If your scheme needs extras — long-term monitoring, additional sensitivity runs, attendance at a public inquiry — we agree those upfront in writing so you know exactly where you stand.
- ✓ Initial scoping call to confirm requirements
- ✓ Data gathering (DEFRA background, traffic, met data)
- ✓ All modelling runs and sensitivity testing
- ✓ Full written report to IAQM 2024 V2.2 standard
- ✓ Site location and receptor mapping figures
- ✓ Signed off by Chartered Environmentalist (CEnv MIAQM)
- ✓ Reasonable revisions to address LPA comments
- ✓ Direct liaison with the LPA/EHO where helpful
A word on "free template" assessments
Free or generic air quality assessment templates — the kind sometimes floating around developer forums — almost always get returned by the planning officer. They use out-of-date background data, miss the IAQM 2024 V2.2 methodology, fail to address site-specific receptors, and are not signed off by a competent professional.
The cost of a returned application — weeks of planning delay, repeated revision rounds, sometimes a refusal — usually dwarfs the saving. A properly scoped fixed-fee assessment from a chartered consultant is normally the cheapest route in the round.
How to Brief Us for a Quote
We can usually quote within the same working day. The more of the following you can share, the sharper the quote.
Site address & postcode
So we can check background concentrations, AQMA proximity, busy roads and pre-application planning history.
Scheme description
Number of dwellings or floor area, land use, plant (boilers, generators, kitchen extracts), parking spaces.
Planning context
Pre-application advice, scoping opinion, LPA consultation responses, EIA screening determination.
Programme
Target submission or determination date — we'll work around your planning timetable.
Frequently Asked Questions
How much does an air quality assessment cost in the UK?
UK air quality assessment costs typically range from £500 for a simple screening assessment to £6,000+ for a full EIA air quality chapter. A standard screening assessment for a small residential or commercial scheme starts from £500. A detailed dispersion modelling assessment using ADMS-Roads starts from £1,500. Baseline monitoring (NO2 diffusion tubes for 3+ months) costs from £900. Full EIA air quality chapters for major developments typically range from £3,500 to £6,000+. Air Dust Odour provides fixed-fee quotes with no hidden extras.

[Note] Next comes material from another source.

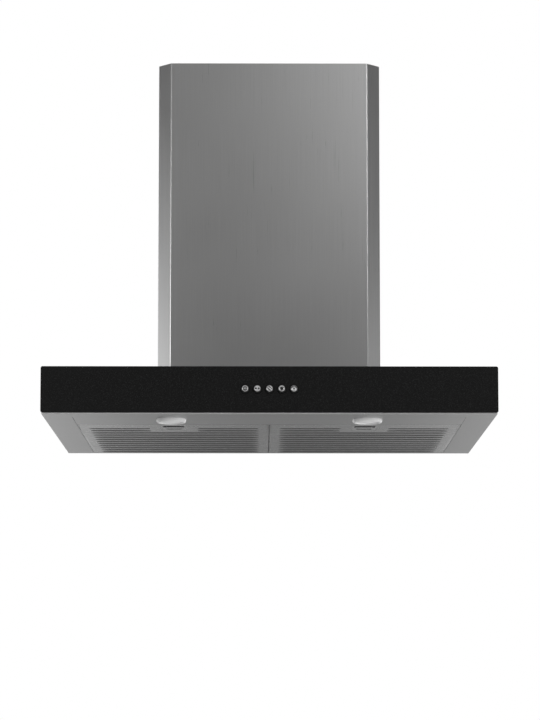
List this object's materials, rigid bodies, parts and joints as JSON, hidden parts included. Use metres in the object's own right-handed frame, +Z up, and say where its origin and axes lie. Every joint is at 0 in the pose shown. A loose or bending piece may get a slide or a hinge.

Why are some air quality assessments more expensive than others?
Cost is driven primarily by scope. Key factors include: (1) whether dispersion modelling is required, and how many sources and receptors are modelled; (2) whether baseline monitoring is needed, and for how long; (3) site complexity — proximity to AQMAs, busy roads, designated habitats; (4) the number of receptors and emission sources requiring assessment; (5) whether the assessment forms a standalone planning document or part of a wider EIA chapter requiring significance assessment; (6) programme — urgent work commissioned outside normal lead times may carry an uplift. A pre-quote conversation usually pins this down quickly.
Do you offer fixed-fee quotes?
Yes — almost all our quotes are fixed-fee. We review your site location, scheme description, planning context and any pre-application correspondence, and then provide a single all-in price. There are no hidden charges for revisions to address planning officer comments, no separate line items for postage or reporting, and no surprise add-ons. Where the scope genuinely cannot be fixed (e.g. open-ended monitoring campaigns), we agree day rates upfront in writing.
What's the cheapest type of air quality assessment?
An IAQM/EPUK screening assessment is the cheapest option, typically from £500 to £900. This is appropriate where the development is below the IAQM/EPUK screening thresholds (e.g. fewer than 10 dwellings near a quiet road, low traffic generation, no on-site combustion plant). The screening assessment uses published background data, traffic estimates and IAQM criteria to demonstrate that detailed modelling is not required. If your scheme exceeds the screening thresholds, a detailed assessment with dispersion modelling will be needed — see our screening vs detailed guide.
Can I write my own air quality assessment to save money?
Technically yes, but it is rarely a good idea. Planning officers and environmental health teams expect assessments to be prepared in accordance with IAQM/EPUK guidance and to be signed off by a competent professional, ideally a chartered environmentalist (CEnv) or member of the Institute of Air Quality Management (MIAQM). Assessments that don't meet these standards are routinely returned by the LPA, which delays your application by weeks or months — far more costly than the consultant's fee. Free templates do not account for site-specific conditions, current background data, or the latest 2024 IAQM guidance.